I never wanted to be like this. I don't like it. I miss my boys I miss my boys I miss my boys I miss my boys. I miss who I used to be .... and I've always missed who I could become. Missed it by that much, as Maxwell Smart used to say.

So technically I'm homeless and I can't stay here for much longer because I hated all the money see and I was swimming in a money sea but I was on a high and low and a high and gave it away. What's money when you got a dead brother, dead marriage, the most deepest and hurtful betrayal?

Nothing. I got a backpack full of nothing but it feels like rocks and I'm swimming underwater in my clothes like that Safety Swimming Certificate I did in Year Seven when we had to jump into the water fully clothed and saved ourselves.

We gotta save ourselves. Nobody can do it for us. Nobody can do this for me. There's been a Spiritual war waging in my heart and the Angels have not been winning. Once when I lived at my grandparents house I was washing up. It was a particularly hard saucepan and i was taking my sweet time and my beautiful Nan, she said "Oh, Eden use some elbow grease."

So I opened the kitchen cupboard below the sink where all the cleaning stuff was and I read every single label and I finally announced to my grandmother that I couldn't find the Elbow Grease.

Oh she laughed so hard. I giggled, not really understanding why yet but when she laughed I laughed because laughing is GOOD.

Nan I need to borrow some Elbow Grease. And your Bible. And your prayers ... do you still pray in the afterlife? Dunno. Who knows.

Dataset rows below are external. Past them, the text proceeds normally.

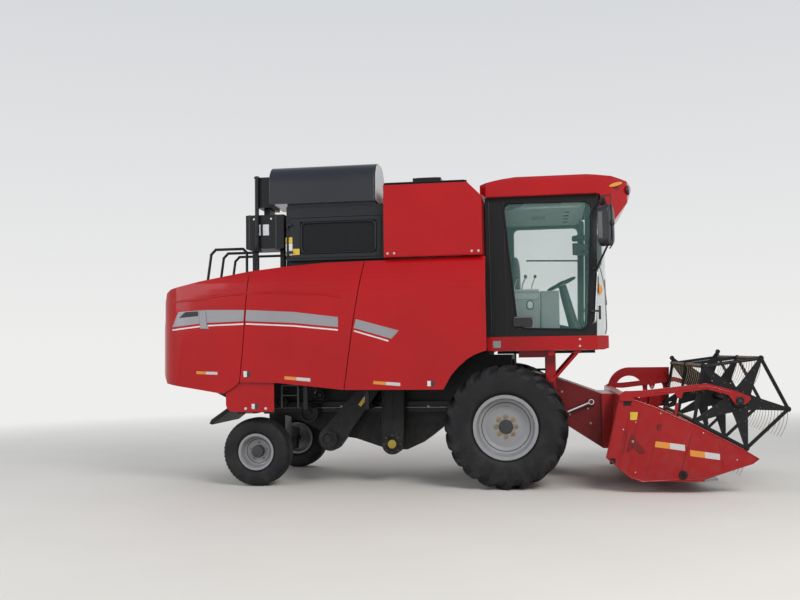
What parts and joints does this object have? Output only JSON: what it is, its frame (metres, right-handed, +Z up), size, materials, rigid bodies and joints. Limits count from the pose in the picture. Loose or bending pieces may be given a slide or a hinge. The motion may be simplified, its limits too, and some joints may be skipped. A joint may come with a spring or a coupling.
{
  "type": "combine harvester",
  "caption": "Self-propelled combine harvester with a grain header and tined reel, cab, grain tank, folded unloading auger and opening side shields.",
  "frame": {"origin": "on the ground under the middle of the machine's overall box", "axes": "+X forward, towards the header; +Y to the driver's left; +Z up"},
  "size_m": [7.4598, 2.95, 3.96],
  "materials": {
    "red_paint": "gloss",
    "dark_red_paint": "semi-gloss",
    "black_paint": "satin",
    "grey_paint": "satin",
    "rim_paint": "semi-gloss",
    "steel": "satin",
    "chrome": "polished",
    "cast": "matt",
    "tyre": "matt",
    "glass": "tinted",
    "plastic": "matt",
    "cloth": "matt",
    "console": "satin"
  },
  "bodies": {
    "machine": {"chassis_frame": "black_paint", "cab_stand": "red_paint", "cab_floor": "red_paint", "front_axle": "cast", "threshing_body": "black_paint", "rear_cover": "red_paint", "fixed_shields": "red_paint", "grain_tank": "red_paint", "engine_block": "cast", "engine_deck": "black_paint", "radiator_housing": "grey_paint", "cooling_hood": "black_paint", "air_cleaner": "black_paint", "elevators": "black_paint", "cab_shell": "black_paint", "cab_roof": "red_paint", "cab_glass": "glass", "seat": "cloth", "controls": "console", "side_platform": "black_paint", "mirrors": "plastic", "rear_axle_beam": "cast"},
    "front_wheel_right": {"front_tyre_right": "tyre", "front_rim_right": "rim_paint"},
    "front_wheel_left": {"front_tyre_left": "tyre", "front_rim_left": "rim_paint"},
    "steering_right": {"knuckle_right": "cast"},
    "steering_left": {"knuckle_left": "cast"},
    "track_rod": {"tie_rod": "steel"},
    "rear_wheel_right": {"rear_tyre_right": "tyre", "rear_rim_right": "rim_paint"},
    "rear_wheel_left": {"rear_tyre_left": "tyre", "rear_rim_left": "rim_paint"},
    "header": {"feeder_house": "dark_red_paint", "header_frame": "red_paint", "cutter_bar": "steel"},
    "auger": {"header_auger": "dark_red_paint"},
    "arms": {"reel_arms": "red_paint"},
    "reel": {"reel_rotor": "black_paint"},
    "bar_1": {"tine_bar_1": "black_paint"},
    "bar_2": {"tine_bar_2": "black_paint"},
    "bar_3": {"tine_bar_3": "black_paint"},
    "bar_4": {"tine_bar_4": "black_paint"},
    "bar_5": {"tine_bar_5": "black_paint"},
    "control_star": {"reel_star": "black_paint"},
    "lift_cylinders": {"lift_barrels": "dark_red_paint"},
    "lift_cylinder_rods": {"lift_rods": "chrome"},
    "reel_cylinders": {"reel_lift_barrels": "dark_red_paint"},
    "reel_cylinder_rods": {"reel_lift_rods": "chrome"},
    "unloader": {"unloading_auger": "red_paint"},
    "door": {"cab_door": "black_paint"},
    "shield_mid_right": {"mid_shield_right": "red_paint"},
    "shield_mid_left": {"mid_shield_left": "red_paint"},
    "shield_rear_right": {"rear_shield_right": "red_paint"},
    "shield_rear_left": {"rear_shield_left": "red_paint"},
    "lid_right": {"tank_lid_right": "black_paint"},
    "lid_left": {"tank_lid_left": "black_paint"},
    "screen": {"screen_door": "grey_paint"}
  },
  "joints": [
    {"name": "front_wheel_right_spin", "type": "hinge", "parent": "machine", "child": "front_wheel_right", "pos_m": [0.57007, -1.085, 0.73], "axis": [0, 1, 0], "continuous": true},
    {"name": "front_wheel_left_spin", "type": "hinge", "parent": "machine", "child": "front_wheel_left", "pos_m": [0.57007, 1.085, 0.73], "axis": [0, 1, 0], "continuous": true},
    {"name": "steer_right", "type": "hinge", "parent": "machine", "child": "steering_right", "pos_m": [-2.51993, -0.76, 0.42], "axis": [0, 0, 1], "range_deg": [-35, 35]},
    {"name": "steer_left", "type": "hinge", "parent": "machine", "child": "steering_left", "pos_m": [-2.51993, 0.76, 0.42], "axis": [0, 0, 1], "range_deg": [-35, 35]},
    {"name": "track_rod_turn", "type": "hinge", "parent": "steering_right", "child": "track_rod", "pos_m": [-2.69993, -0.76, 0.332], "axis": [0, 0, 1], "range_deg": [-35, 35]},
    {"name": "rear_wheel_right_spin", "type": "hinge", "parent": "steering_right", "child": "rear_wheel_right", "pos_m": [-2.51993, -0.965, 0.42], "axis": [0, 1, 0], "continuous": true},
    {"name": "rear_wheel_left_spin", "type": "hinge", "parent": "steering_left", "child": "rear_wheel_left", "pos_m": [-2.51993, 0.965, 0.42], "axis": [0, 1, 0], "continuous": true},
    {"name": "header_lift", "type": "hinge", "parent": "machine", "child": "header", "pos_m": [0.87006, 0, 1.22], "axis": [0, -1, 0], "range_deg": [-3, 24]},
    {"name": "header_auger_spin", "type": "hinge", "parent": "header", "child": "auger", "pos_m": [2.13007, 0, 0.46], "axis": [0, 1, 0], "continuous": true},
    {"name": "reel_lift", "type": "hinge", "parent": "header", "child": "arms", "pos_m": [1.99006, 0, 1.12], "axis": [0, -1, 0], "range_deg": [0, 22]},
    {"name": "reel_spin", "type": "hinge", "parent": "arms", "child": "reel", "pos_m": [3.17206, 0, 1.033], "axis": [0, 1, 0], "continuous": true},
    {"name": "bar_1_turn", "type": "hinge", "parent": "reel", "child": "bar_1", "pos_m": [3.69794, 0, 0.93459], "axis": [0, 1, 0], "continuous": true},
    {"name": "bar_2_turn", "type": "hinge", "parent": "reel", "child": "bar_2", "pos_m": [3.42816, 0, 1.50272], "axis": [0, 1, 0], "continuous": true},
    {"name": "bar_3_turn", "type": "hinge", "parent": "reel", "child": "bar_3", "pos_m": [2.80447, 0, 1.42172], "axis": [0, 1, 0], "continuous": true},
    {"name": "bar_4_turn", "type": "hinge", "parent": "reel", "child": "bar_4", "pos_m": [2.68878, 0, 0.80352], "axis": [0, 1, 0], "continuous": true},
    {"name": "bar_5_turn", "type": "hinge", "parent": "reel", "child": "bar_5", "pos_m": [3.24097, 0, 0.50246], "axis": [0, 1, 0], "continuous": true},
    {"name": "control_star_spin", "type": "hinge", "parent": "arms", "child": "control_star", "pos_m": [3.17206, 0, 1.108], "axis": [0, 1, 0], "continuous": true},
    {"name": "lift_cylinder_turn", "type": "hinge", "parent": "machine", "child": "lift_cylinders", "pos_m": [0.78507, 0, 0.655], "axis": [0, -1, 0], "range_deg": [-2.2, 15.6]},
    {"name": "lift_cylinder_stroke", "type": "slide", "parent": "lift_cylinders", "child": "lift_cylinder_rods", "axis": [0.9253, 0, 0.3793], "range_m": [-0.026, 0.195]},
    {"name": "reel_cylinder_turn", "type": "hinge", "parent": "header", "child": "reel_cylinders", "pos_m": [2.42007, 0, 0.6], "axis": [0, -1, 0], "range_deg": [-0.5, 6.2]},
    {"name": "reel_cylinder_stroke", "type": "slide", "parent": "reel_cylinders", "child": "reel_cylinder_rods", "axis": [0.2058, 0, 0.9786], "range_m": [-0.005, 0.2]},
    {"name": "unloader_swing", "type": "hinge", "parent": "machine", "child": "unloader", "pos_m": [0.14006, 1.185, 3.48], "axis": [0, 0, -1], "range_deg": [0, 90]},
    {"name": "door_swing", "type": "hinge", "parent": "machine", "child": "door", "pos_m": [1.62607, 0.888, 2.6], "axis": [0, 0, -1], "range_deg": [0, 85]},
    {"name": "mid_shield_right_lift", "type": "hinge", "parent": "machine", "child": "shield_mid_right", "pos_m": [-1.57994, -1.19, 2.69], "axis": [-1, 0, 0], "range_deg": [0, 75]},
    {"name": "mid_shield_left_lift", "type": "hinge", "parent": "machine", "child": "shield_mid_left", "pos_m": [-1.57994, 1.19, 2.69], "axis": [1, 0, 0], "range_deg": [0, 75]},
    {"name": "rear_shield_right_lift", "type": "hinge", "parent": "machine", "child": "shield_rear_right", "pos_m": [-2.86494, -1.19, 2.5], "axis": [-1, 0, 0], "range_deg": [0, 75]},
    {"name": "rear_shield_left_lift", "type": "hinge", "parent": "machine", "child": "shield_rear_left", "pos_m": [-2.86494, 1.19, 2.5], "axis": [1, 0, 0], "range_deg": [0, 75]},
    {"name": "tank_lid_right_lift", "type": "hinge", "parent": "machine", "child": "lid_right", "pos_m": [-0.24993, -1.291, 3.66], "axis": [1, 0, 0], "range_deg": [0, 100]},
    {"name": "tank_lid_left_lift", "type": "hinge", "parent": "machine", "child": "lid_left", "pos_m": [-0.24993, 0.991, 3.66], "axis": [-1, 0, 0], "range_deg": [0, 100]},
    {"name": "screen_door_swing", "type": "hinge", "parent": "machine", "child": "screen", "pos_m": [-2.06594, -1.198, 3.05], "axis": [0, 0, -1], "range_deg": [0, 100]}
  ],
  "couplings": [
    {"joint": "steer_left", "follows": "steer_right", "ratio": 1},
    {"joint": "track_rod_turn", "follows": "steer_right", "ratio": -1},
    {"joint": "lift_cylinder_turn", "follows": "header_lift", "ratio": 0.63743},
    {"joint": "lift_cylinder_stroke", "follows": "header_lift", "m_per_rad": 0.4537},
    {"joint": "reel_cylinder_turn", "follows": "reel_lift", "ratio": 0.23895},
    {"joint": "reel_cylinder_stroke", "follows": "reel_lift", "m_per_rad": 0.51302},
    {"joint": "bar_1_turn", "follows": "reel_spin", "ratio": -1},
    {"joint": "bar_2_turn", "follows": "reel_spin", "ratio": -1},
    {"joint": "bar_3_turn", "follows": "reel_spin", "ratio": -1},
    {"joint": "bar_4_turn", "follows": "reel_spin", "ratio": -1},
    {"joint": "bar_5_turn", "follows": "reel_spin", "ratio": -1},
    {"joint": "control_star_spin", "follows": "reel_spin", "ratio": 1}
  ]
}
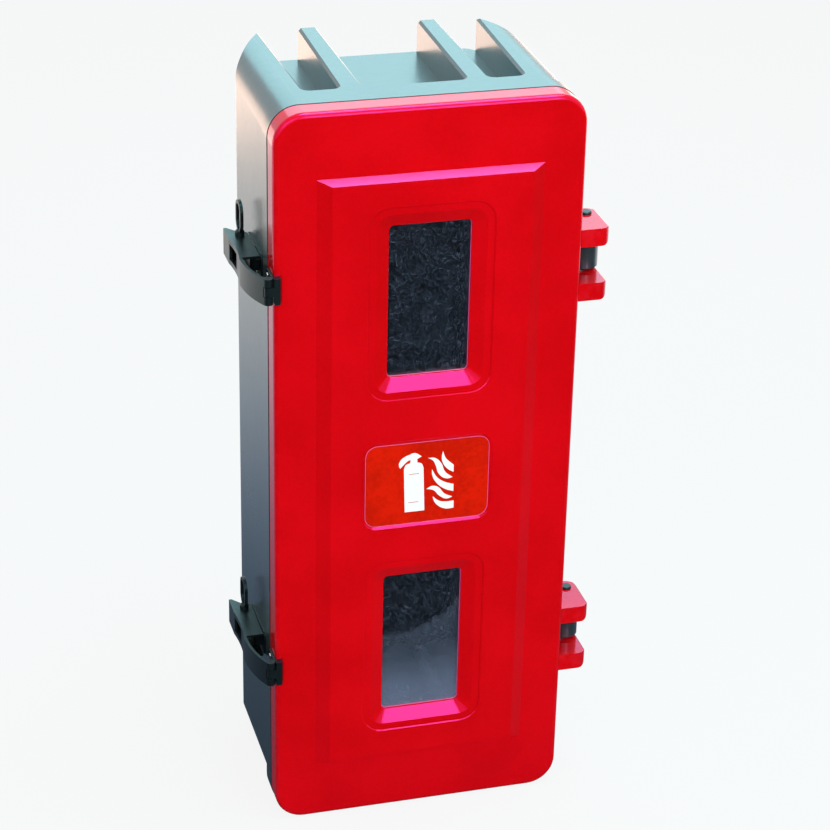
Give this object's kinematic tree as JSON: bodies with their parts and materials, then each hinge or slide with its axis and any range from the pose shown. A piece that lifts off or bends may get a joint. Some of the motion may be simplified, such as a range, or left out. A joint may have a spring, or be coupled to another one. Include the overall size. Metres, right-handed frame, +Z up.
{
  "type": "fire extinguisher cabinet",
  "caption": "Upright plastic cabinet for a fire extinguisher: hollow ribbed tub, hinged red door with two windows and a sign, swinging side latches with ring pins.",
  "frame": {"origin": "On the flat back face, at the centre of the four fixing holes, half way up and on the cabinet's centre line.", "axes": "+Z is up, +Y points out of the back towards what the cabinet is fixed to, and the door faces -Y."},
  "size_m": [0.3525, 0.258, 0.765],
  "materials": {
    "red_plastic": "semi-gloss moulded plastic with a fine grain",
    "black_plastic": "satin moulded plastic with a fine grain",
    "latch_plastic": "satin moulded nylon",
    "clear_pane": "clear polycarbonate sheet",
    "sign_face": "printed plastic sign",
    "seal_rubber": "soft black foam rubber",
    "pin_steel": "plain steel pin"
  },
  "bodies": {
    "cabinet": {"body_tub": "black_plastic", "body_seal": "seal_rubber", "latch_keeper_upper": "latch_plastic", "latch_keeper_lower": "latch_plastic"},
    "door_leaf": {"door": "red_plastic", "window_pane_upper": "clear_pane", "window_pane_lower": "clear_pane", "pane_clips_upper": "latch_plastic", "pane_clips_lower": "latch_plastic", "sign_plate": "sign_face", "hinge_pin_upper": "latch_plastic", "hinge_pin_lower": "latch_plastic", "latch_anchor_upper": "latch_plastic", "latch_anchor_lower": "latch_plastic"},
    "latch_upper": {"latch_arm_upper": "latch_plastic", "latch_pivot_pin_upper": "pin_steel"},
    "latch_lower": {"latch_arm_lower": "latch_plastic", "latch_pivot_pin_lower": "pin_steel"},
    "ring_upper": {"ring_pin_upper": "latch_plastic"},
    "ring_lower": {"ring_pin_lower": "latch_plastic"}
  },
  "joints": [
    {"name": "door_hinge", "type": "hinge", "parent": "cabinet", "child": "door_leaf", "pos_m": [0.1675, -0.205, 0], "axis": [0, 0, 1], "range_deg": [0, 170]},
    {"name": "latch_swing_upper", "type": "hinge", "parent": "door_leaf", "child": "latch_upper", "pos_m": [-0.15509, -0.25215, 0.213], "axis": [0, 0, 1], "range_deg": [0, 80]},
    {"name": "latch_swing_lower", "type": "hinge", "parent": "door_leaf", "child": "latch_lower", "pos_m": [-0.15509, -0.25215, -0.201], "axis": [0, 0, 1], "range_deg": [0, 80]},
    {"name": "ring_lift_upper", "type": "slide", "parent": "latch_upper", "child": "ring_upper", "axis": [0, 0, 1], "range_m": [0, 0.012]},
    {"name": "ring_lift_lower", "type": "slide", "parent": "latch_lower", "child": "ring_lower", "axis": [0, 0, 1], "range_m": [0, 0.012]}
  ]
}
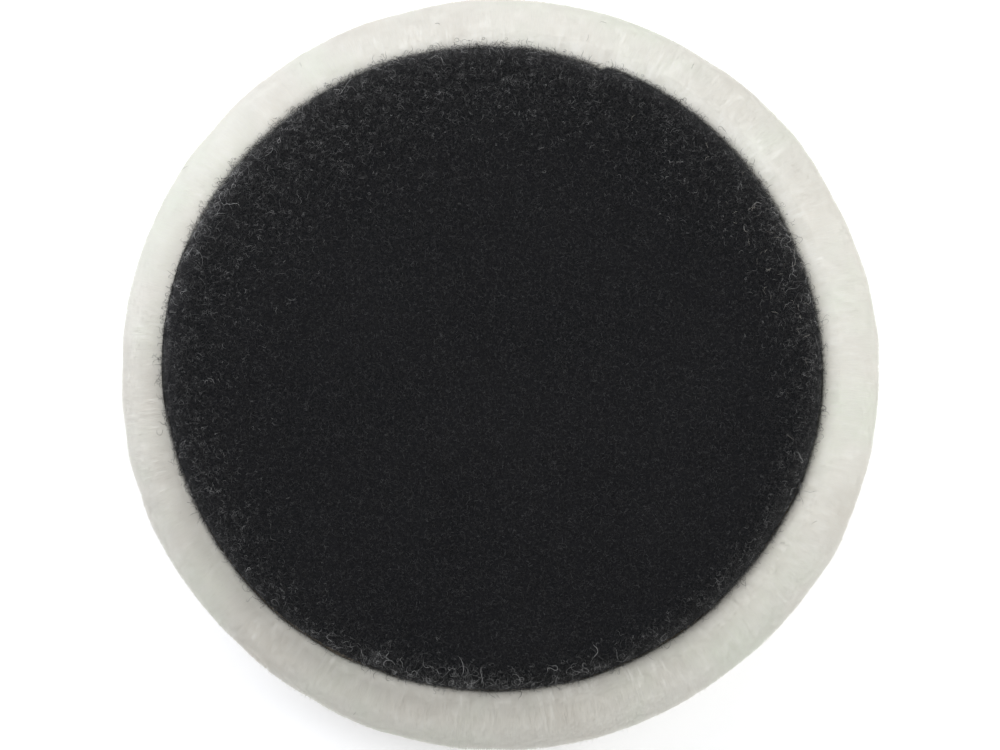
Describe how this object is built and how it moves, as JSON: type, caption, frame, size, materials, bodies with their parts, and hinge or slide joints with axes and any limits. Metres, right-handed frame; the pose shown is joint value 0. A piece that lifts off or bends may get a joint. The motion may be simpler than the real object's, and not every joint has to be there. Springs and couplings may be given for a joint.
{
  "type": "polishing pad",
  "caption": "Round lambswool polishing pad with a black brushed-loop back that presses onto a hook backing plate of a car polisher.",
  "frame": {"origin": "middle of the flat loop face, where the hook backing plate grips it", "axes": "+Z out of the loop face, away from the wool; the wool is trimmed 1.5 mm off the backing's middle, towards +X"},
  "size_m": [0.15, 0.15, 0.029],
  "materials": {
    "loop_fabric": "brushed nylon loop, matt charcoal black",
    "glue": "thin clear hot-melt film",
    "foam": "soft open-cell foam, dark grey",
    "skin": "tanned sheepskin, flesh side up",
    "wool": "combed natural lambswool, cream white"
  },
  "bodies": {
    "root": {"loop_backing": "loop_fabric", "backing_film": "glue", "foam_interface": "foam", "skin_film": "glue", "sheepskin": "skin", "wool_pile": "wool"}
  },
  "joints": []
}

I promised to teach a guy how to play chess in here but I can't even put my clothes away properly. I stood up and then all I could do was fall down. In this place.

The Light here is beautiful. It gets into all of the cracks, every one. Everyone. I forced myself to stop looking at the negatives. I got on the good side of the good nurses and that makes it easier. I got on the good medication for a really annoying diagnoses for a thing I didn't want to have. What came first - the mental illness or the drug addiction? Who knows.



All I know is I downloaded a sobriety app on my iPhone and I'm proud of every single day straight and even though I VOWED I would stay straight for my brother after he suicided I failed. I dishonoured him. I gave it a good go - seventeen months. But my mind, she spirals. Damn thing breaks down all the time. I need a leaf blower for my soul and electric shock therapy on my heart because it died a thousand deaths when they did what they did but I'm here.



I'm in a place.

You are, too. All of us in places. I'm in the right place. I'm terrified but alive. This will be the making of me so help me God and She is helping me every morning when I walk down the path to the ancient sacred Aboriginal land and I feel profoundly humble to be able to stand there and imagine what it was like when the British attacked them that day.

It's taken me forty-three years and four months to get to this moment. But I'm here. In this place. I don't know where I'll go after and I gotta stop complaining about the food and you know what? The old kitchen ladies are the hardest working, most beautiful people in here. I love them. Even though they have eyes in the back of their head when I try steal two desserts. "Put it back!" 

I'll try stop worrying about the cost and just focus, use my miners light and look within. Again. Again. Next place I go has to be warm and safe and nurturing.

I want to be real.

It can't be too much to ask. It can't, not when you crack open your ribcage and as your intestines slide out you let people look at all the mess and mire and shame, let them poke around. Get to the bottom of this rock hard bottom.

I just want to be real, realest ever.

No comments on this. Go tell someone you love them. Kiss your people and just hold on.